Re: [tied] -phóros, -phorós, -fer

From: tgpedersen
Message: 44175
Date: 2006-04-07

--- In cybalist@yahoogroups.com, Piotr Gasiorowski <gpiotr@...>
wrote:
>
> On 2006-04-06 13:02, tgpedersen wrote:
>
> > Gk phóros "a carrying"
> > Gk phorós "a carrying (person), a carrier"
> >
> > Latin -fer "a carrying (person, object)"
> >
> > The two first are recognised to be related; phorós is an
adjective
> > derived from the noun phóros.
>
> Not quite. The adjective is more fundamental. <pHóros> is zero-
derived
> with stress retraction.

I just discovered that I said that myself later on. So much for
consistency.


>However, actually, *pHorós did not survive as an
> independent word in Greek, and in compounds we have <-
pHóros> 'carrier'
> with penult accent (but that's a Greek accentual innovation).
>

Yes, it should be N *´-bh&r-&s, G *-bh&r-ós, right?

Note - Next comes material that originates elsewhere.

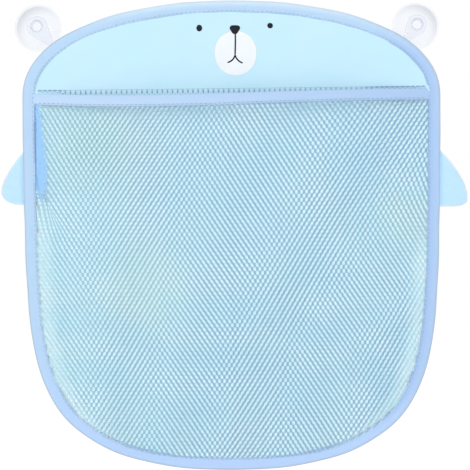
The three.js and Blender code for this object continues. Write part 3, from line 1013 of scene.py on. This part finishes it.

> > But phóros is thematic, and adjectives
> > in -ós are supposedly derived from athematic nouns.
>
> So it would seem.
>
> > The noun -fer is athematic.
>
> Um... Not _Latin_ -fer. It's as thematic as Gk. -pHóros. Latin has
a
> rule which deletes the ending -us after -r- (as in <puer>). It's
m.
> fru:gi-fer (pl. fru:gi-feri:), f. fru:gi-fera, n. fru:gi-ferum
> 'fruit-bearing'.

My ears are red.


> > So it was once N *bhér-&s (or
> > *´-bh&r-s), G *bh&r-ós.
> >
> > The noun -fer (etc) does not occur outside of compounds.
>
> So far you haven't shown that a root noun like *bHer- occurs in
compounds!

Hm. I will now declare it did, by fiat. I think it should be there.
The adjective has to come from somewhere.


> > But since
> > it is originally identical to Gk phóros and phorós, those two
latter
> > have their /o/'s from the fact that they can occur as
independent
> > words (but often they don't).
>
> So independent words get /o/'s? Why?
>

Because it's *re-stressed*.

N *´-bh&r-os -> N *bhór-os

My idea is that the ablaut vowel was proto-proto-IE *a, which -> *e
when stressed, -> *& when unstressed. So far, so standard. However,
if stress after this stage was moved and landed on a *&, it turned
into *o. *o's are thus the ablaut vowel (which was *a) in a re-
stressed stage.
For all three vowels
PPIE *a -> PIE *e (stressed), *& (unstressed), *o (restressed)
PPIE *i -> PIE *ey (stressed), *i (unstressed), *ey (restressed)
PPIE *u -> PIE *ow (stressed), *u (unstressed), *ow (restressed)

in some languages generalised (under Semitic 'Atlantic' influence?)
from the *a reflexes to

PPIE *a -> PIE *e (stressed), *& (unstressed), *o (restressed)
PPIE *i -> PIE *ey (stressed), *i (unstressed), *oy (restressed)
PPIE *u -> PIE *ew (stressed), *u (unstressed), *ow (restressed)

(not Italic, it has no *ew)

Voila ablaut without the 'single vowel' problem.